Whole Genome Sequence (WGS) and phenotypic data from this study are accessible through dbGaP and kidsfirstdrc.org, where other Kids First datasets can also be accessed. Disorders/Differences of Sex Development (DSD) are congenital conditions in which development of chromosomal, gonadal, or anatomic sex is atypical. DSD are chronic medical conditions collectively affecting ~1% of the population, frequently requiring life-long care by multiple specialists, and carrying a significant public health burden. Some are associated with life-threatening events, such as adrenal crises in Congenital Adrenal Hyperplasia (CAH). DSD are also associated with increased infertility, cancer, gender dysphoria risks, psychosocial distress and pervasive challenges to health-related quality of life (HRQoL) for patients and families. DSD are broadly classified into three categories: sex chromosome DSD, 46,XY DSD and 46,XX DSD, and further classified according to the type of gonad found in the patient (ovary, testis, ovotestis).

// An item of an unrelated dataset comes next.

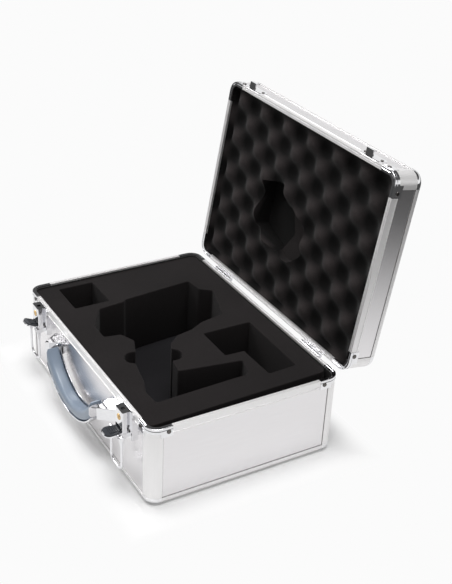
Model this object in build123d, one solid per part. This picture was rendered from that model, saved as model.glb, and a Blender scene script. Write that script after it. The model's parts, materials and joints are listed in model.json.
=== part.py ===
from build123d import *
import os

# Radio transmitter case: hinged aluminium-framed case, millimetres, +Z up.
# Origin: centre of the footprint on the floor. Front (handle, latches) is -Y.
# The lid is built in its closed place and then swung open about the hinge pins.

# Overall case
case_width = 330.0
case_depth = 231.5
base_height = 98.0
lid_height = 38.5
corner_radius = 14.0
base_edge_radius = 7.0
lid_edge_radius = 6.0
lid_open_angle = 99.0
joint_gap = 0.3

# Wall build-up: outer lip, board, inner lip of every extrusion
lip_thickness = 0.8
board_thickness = 2.4
board_grip = 3.0
rim_web = 2.6
seam = 0.06
cut_margin = 1.0
floor_rebate = 6.4
board_end_gap = 2.0

# Rails and caps
base_rail_height = 8.9
lid_rail_height = 8.0
base_corner_cover = 15.0
lid_corner_cover = 17.0

# Rim extrusions
base_rim_height = 8.6
lid_rim_height = 8.3
lid_rim_extra = 1.0
bead_radius = 0.7
rim_groove_inset = 1.5
rim_groove_width = 1.0
rim_groove_depth = 0.8

# Chromed rim corners
rim_corner_leg = 26.0
rim_corner_drop = 11.4
rim_corner_proud = 0.5
rim_corner_face = 6.5
rim_corner_notch = 12.0
rim_line_drop = 2.6
rim_line_width = 0.9
rim_line_depth = 0.6
rim_rivet_inset = 21.0
rim_rivet_drop = 5.5

# Lining and foam
lining_thickness = 0.5
base_lining_drop = 2.0
foam_side_gap = 0.1
foam_corner_radius = 6.0
base_foam_recess = 3.6
base_foam_floor_thickness = 16.0
foam_right_gap_front = 8.4
foam_right_gap_back = 14.4
lid_foam_recess = 2.7
lid_foam_side_gap = 0.3
egg_pitch_x = 50.2
egg_pitch_y = 45.8
egg_pit_radius = 15.5
egg_pit_tip_radius = 4.0
egg_pit_depth = 17.0
egg_rows = 4
egg_columns = 6
wheel_recess_radius = 33.0
wheel_recess_place = (-1.0, 22.0)
wheel_recess_depth = 17.0
body_recess_depth = 27.0

# Rivets
rivet_head_radius = 2.5
rivet_head_height = 0.9
rivet_shank_radius = 1.2
rivet_shank_length = 1.2
rim_rivet_roundness = 0.7
small_rivet_roundness = 0.6

# Hinges
hinge_axis_out = 3.4
hinge_axis_drop = 2.5
hinge_width = 37.0
hinge_left_inset = 67.2
hinge_right_inset = 63.7
knuckle_radius = 2.9
hinge_pin_radius = 1.2
pin_fit = 0.05
knuckle_gap = 0.3
hinge_knuckles = 5
leaf_thickness = 1.1
base_leaf_length = 24.0
lid_leaf_length = 22.0
knuckle_web = 0.4
hinge_rivet_pitch = 24.0
hinge_rivet_inset = 5.0

# Latches
latch_left_inset = 45.7
latch_right_inset = 50.8
latch_plate_width = 31.4
latch_plate_bottom = 61.0
latch_plate_top = 95.8
latch_plate_sheet = 1.0
latch_fold_height = 2.6
latch_corner_radius = 6.0
housing_width = 17.5
housing_bottom = 77.3
housing_cheek_low = 71.0
housing_cheek_roundness = 3.0
housing_top = 97.0
housing_out = 10.5
housing_sheet = 1.0
housing_hole = 4.2
key_plug_radius = 3.5
key_plug_up = 88.0
key_plug_proud = 0.5
key_plug_length = 6.0
key_slot_width = 1.1
key_slot_length = 4.6
key_slot_depth = 1.5
lever_pivot_out = 8.0
lever_pivot_up = 66.7
loop_pivot_out = 13.2
loop_pivot_up = 68.7
lever_pin_radius = 1.2
lever_pin_press = 0.01
lever_ear_sheet = 1.2
lever_ear_radius = 3.1
lever_width = 17.5
lever_plate_up = 72.2
lever_plate_sheet = 1.5
lever_root_out = 5.0
lever_tip_out = 28.6
lever_tip_roundness = 0.7
left_lever_lift = 23.0
lever_neck_width = 15.3
lever_neck_out = 14.5
lever_flare_out = 17.0
thumb_pad_thickness = 1.5
thumb_pad_root = 6.5
thumb_pad_margin = 0.6
thumb_rib_count = 7
thumb_rib_width = 1.3
thumb_rib_height = 0.9
fixed_ear_gap = 0.55
fixed_ear_rise = 1.8
fixed_ear_sheet = 1.2
loop_wire_radius = 1.4
loop_leg_spacing = 25.5
loop_length = 40.8
loop_corner_radius = 4.0
loop_bottom_radius = 8.0
loop_eye_radius = 2.5
loop_eye_length = 9.5
loop_eye_sheet = 2.4
loop_pin_fit = 0.06
loop_end_inset = 0.1
latch_rivet_spacing = 25.0
latch_rivet_up = 70.0
latch_rivet_radius = 1.8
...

We were able to increase significantly the diagnostic success for DSD using Whole Exome Sequencing (WES), with the identification of disease-causing and likely pathogenic variants in a third of a cohort of 46,XY patients. We have therefore proposed a shift in the diagnostic approach to DSD to use next-gen sequencing as a first-line clinical test, which could lead to faster and more accurate diagnosis, and orient further clinical management, limiting unnecessary, costly, and often invasive endocrine testing and imaging. However many remain unexplained (over half of the XY cases, a significant minority of XX cases, including most ovotesticular DSD, and most syndromic cases). In addition, the very large phenotypic variability in cases with known variants in the same gene is unexplained.
We here propose to use Whole-Genome Sequencing (WGS), which dramatically improves upon exome sequencing, covering both coding and non-coding parts of the genome more uniformly, as an approach to not only improve diagnostic yield, but also to identify novel genes and regulatory elements involved in DSD.